» OBJECTIVE: Everything in the listing below from the line containing "yoke_frame();" through the line containing "bpy.data.objects.remove(obj)" should be repeated exactly; leave out every other line.

» DATA EXCERPT:
---

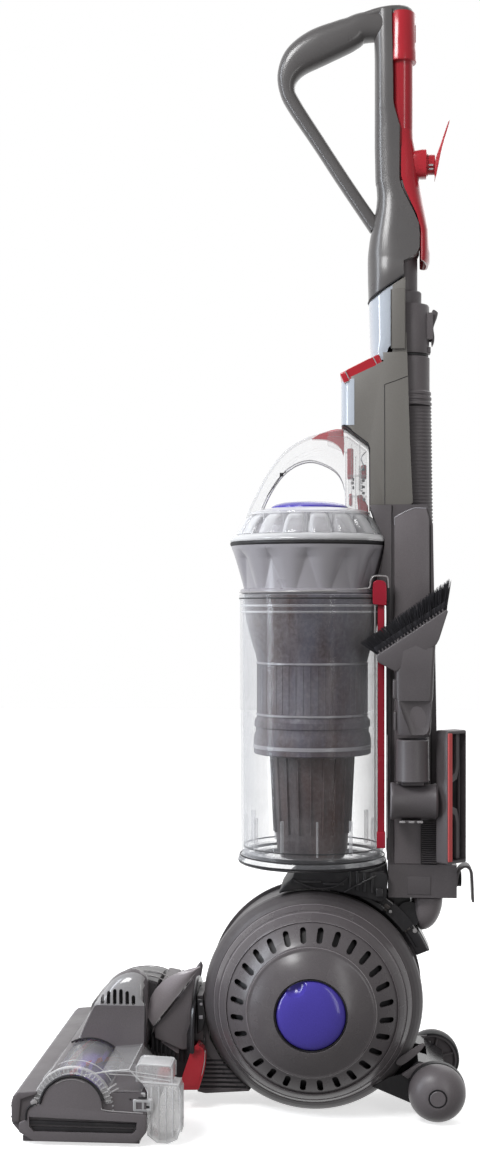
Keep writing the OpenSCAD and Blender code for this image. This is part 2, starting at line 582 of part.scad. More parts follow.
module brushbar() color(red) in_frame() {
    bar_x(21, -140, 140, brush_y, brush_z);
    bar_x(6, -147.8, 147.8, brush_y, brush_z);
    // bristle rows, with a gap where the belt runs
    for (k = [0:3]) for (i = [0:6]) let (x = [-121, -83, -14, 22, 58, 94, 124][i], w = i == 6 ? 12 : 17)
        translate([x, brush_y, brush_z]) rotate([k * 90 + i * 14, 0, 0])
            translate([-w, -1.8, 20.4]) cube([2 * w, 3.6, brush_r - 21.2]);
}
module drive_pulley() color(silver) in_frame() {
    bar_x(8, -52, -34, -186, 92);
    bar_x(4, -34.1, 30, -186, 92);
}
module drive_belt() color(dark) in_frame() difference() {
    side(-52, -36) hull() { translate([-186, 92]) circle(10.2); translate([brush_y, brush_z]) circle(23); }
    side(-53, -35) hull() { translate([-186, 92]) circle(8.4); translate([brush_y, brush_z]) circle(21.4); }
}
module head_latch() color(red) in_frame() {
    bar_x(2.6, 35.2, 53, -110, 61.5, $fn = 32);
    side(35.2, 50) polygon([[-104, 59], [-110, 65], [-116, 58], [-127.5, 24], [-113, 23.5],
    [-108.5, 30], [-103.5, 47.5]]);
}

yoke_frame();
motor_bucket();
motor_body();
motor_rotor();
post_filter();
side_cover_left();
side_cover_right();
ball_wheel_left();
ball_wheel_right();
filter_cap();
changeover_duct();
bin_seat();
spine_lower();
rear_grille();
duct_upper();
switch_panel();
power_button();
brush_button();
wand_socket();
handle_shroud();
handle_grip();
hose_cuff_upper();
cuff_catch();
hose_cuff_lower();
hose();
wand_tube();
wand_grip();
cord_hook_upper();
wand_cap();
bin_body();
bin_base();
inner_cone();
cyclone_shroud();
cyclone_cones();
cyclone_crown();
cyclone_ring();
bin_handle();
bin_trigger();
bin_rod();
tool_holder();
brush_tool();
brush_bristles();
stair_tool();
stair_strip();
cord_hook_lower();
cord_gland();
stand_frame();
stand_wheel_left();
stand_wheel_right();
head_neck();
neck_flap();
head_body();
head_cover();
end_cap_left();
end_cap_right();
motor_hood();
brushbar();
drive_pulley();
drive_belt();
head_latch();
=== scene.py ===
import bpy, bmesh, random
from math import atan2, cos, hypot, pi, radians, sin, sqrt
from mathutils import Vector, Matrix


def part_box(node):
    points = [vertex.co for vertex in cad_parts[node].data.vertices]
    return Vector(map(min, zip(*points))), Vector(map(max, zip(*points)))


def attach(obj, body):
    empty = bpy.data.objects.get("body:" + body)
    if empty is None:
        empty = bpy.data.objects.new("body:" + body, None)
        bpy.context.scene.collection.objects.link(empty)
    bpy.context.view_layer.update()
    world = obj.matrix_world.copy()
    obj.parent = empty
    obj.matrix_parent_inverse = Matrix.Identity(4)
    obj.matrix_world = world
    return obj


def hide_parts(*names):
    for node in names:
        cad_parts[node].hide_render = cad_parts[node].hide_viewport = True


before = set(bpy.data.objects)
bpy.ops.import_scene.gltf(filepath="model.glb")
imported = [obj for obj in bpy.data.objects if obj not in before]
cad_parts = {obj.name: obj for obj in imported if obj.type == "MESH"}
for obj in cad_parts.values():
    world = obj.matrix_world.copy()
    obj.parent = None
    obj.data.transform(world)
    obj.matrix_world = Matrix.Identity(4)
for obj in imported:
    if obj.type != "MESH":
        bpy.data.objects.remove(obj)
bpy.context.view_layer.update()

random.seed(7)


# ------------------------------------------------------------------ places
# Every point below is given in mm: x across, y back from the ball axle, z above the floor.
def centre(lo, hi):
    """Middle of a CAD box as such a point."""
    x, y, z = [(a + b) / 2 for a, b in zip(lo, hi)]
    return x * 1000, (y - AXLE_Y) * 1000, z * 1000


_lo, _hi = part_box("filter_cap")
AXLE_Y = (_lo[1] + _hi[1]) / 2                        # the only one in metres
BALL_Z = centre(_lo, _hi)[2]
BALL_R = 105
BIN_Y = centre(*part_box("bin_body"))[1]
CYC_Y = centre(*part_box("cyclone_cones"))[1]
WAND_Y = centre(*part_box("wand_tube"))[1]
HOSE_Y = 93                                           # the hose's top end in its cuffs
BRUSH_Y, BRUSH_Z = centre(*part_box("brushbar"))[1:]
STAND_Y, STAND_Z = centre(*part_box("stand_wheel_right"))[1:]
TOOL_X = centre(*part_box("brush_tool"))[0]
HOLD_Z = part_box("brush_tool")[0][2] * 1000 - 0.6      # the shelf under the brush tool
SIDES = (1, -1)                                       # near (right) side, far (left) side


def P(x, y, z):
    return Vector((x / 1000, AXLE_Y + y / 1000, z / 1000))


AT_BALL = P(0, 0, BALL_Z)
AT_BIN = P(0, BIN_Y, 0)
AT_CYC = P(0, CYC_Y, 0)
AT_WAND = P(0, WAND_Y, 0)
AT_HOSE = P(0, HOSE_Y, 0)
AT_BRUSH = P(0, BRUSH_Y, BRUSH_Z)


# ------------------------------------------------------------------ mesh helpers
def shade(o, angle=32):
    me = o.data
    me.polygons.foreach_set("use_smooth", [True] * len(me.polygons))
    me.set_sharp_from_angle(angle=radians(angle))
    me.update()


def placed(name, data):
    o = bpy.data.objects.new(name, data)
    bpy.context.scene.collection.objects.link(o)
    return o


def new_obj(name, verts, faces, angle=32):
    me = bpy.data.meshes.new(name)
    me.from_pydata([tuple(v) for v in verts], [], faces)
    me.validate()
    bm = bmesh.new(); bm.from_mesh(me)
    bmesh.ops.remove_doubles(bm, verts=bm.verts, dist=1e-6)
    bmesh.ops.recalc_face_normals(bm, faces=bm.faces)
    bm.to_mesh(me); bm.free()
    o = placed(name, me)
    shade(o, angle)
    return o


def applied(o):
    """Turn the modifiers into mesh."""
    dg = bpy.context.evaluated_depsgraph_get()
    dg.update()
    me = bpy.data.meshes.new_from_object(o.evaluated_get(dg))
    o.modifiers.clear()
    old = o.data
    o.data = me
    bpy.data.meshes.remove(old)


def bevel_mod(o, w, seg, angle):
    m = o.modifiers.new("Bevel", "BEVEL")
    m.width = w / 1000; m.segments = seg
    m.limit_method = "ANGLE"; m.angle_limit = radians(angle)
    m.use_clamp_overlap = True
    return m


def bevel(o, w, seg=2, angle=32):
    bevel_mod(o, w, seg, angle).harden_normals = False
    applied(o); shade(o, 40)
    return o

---

» EXERCISE ANSWER:
yoke_frame();
motor_bucket();
motor_body();
motor_rotor();
post_filter();
side_cover_left();
side_cover_right();
ball_wheel_left();
ball_wheel_right();
filter_cap();
changeover_duct();
bin_seat();
spine_lower();
rear_grille();
duct_upper();
switch_panel();
power_button();
brush_button();
wand_socket();
handle_shroud();
handle_grip();
hose_cuff_upper();
cuff_catch();
hose_cuff_lower();
hose();
wand_tube();
wand_grip();
cord_hook_upper();
wand_cap();
bin_body();
bin_base();
inner_cone();
cyclone_shroud();
cyclone_cones();
cyclone_crown();
cyclone_ring();
bin_handle();
bin_trigger();
bin_rod();
tool_holder();
brush_tool();
brush_bristles();
stair_tool();
stair_strip();
cord_hook_lower();
cord_gland();
stand_frame();
stand_wheel_left();
stand_wheel_right();
head_neck();
neck_flap();
head_body();
head_cover();
end_cap_left();
end_cap_right();
motor_hood();
brushbar();
drive_pulley();
drive_belt();
head_latch();
=== scene.py ===
import bpy, bmesh, random
from math import atan2, cos, hypot, pi, radians, sin, sqrt
from mathutils import Vector, Matrix


def part_box(node):
    points = [vertex.co for vertex in cad_parts[node].data.vertices]
    return Vector(map(min, zip(*points))), Vector(map(max, zip(*points)))


def attach(obj, body):
    empty = bpy.data.objects.get("body:" + body)
    if empty is None:
        empty = bpy.data.objects.new("body:" + body, None)
        bpy.context.scene.collection.objects.link(empty)
    bpy.context.view_layer.update()
    world = obj.matrix_world.copy()
    obj.parent = empty
    obj.matrix_parent_inverse = Matrix.Identity(4)
    obj.matrix_world = world
    return obj


def hide_parts(*names):
    for node in names:
        cad_parts[node].hide_render = cad_parts[node].hide_viewport = True


before = set(bpy.data.objects)
bpy.ops.import_scene.gltf(filepath="model.glb")
imported = [obj for obj in bpy.data.objects if obj not in before]
cad_parts = {obj.name: obj for obj in imported if obj.type == "MESH"}
for obj in cad_parts.values():
    world = obj.matrix_world.copy()
    obj.parent = None
    obj.data.transform(world)
    obj.matrix_world = Matrix.Identity(4)
for obj in imported:
    if obj.type != "MESH":
        bpy.data.objects.remove(obj)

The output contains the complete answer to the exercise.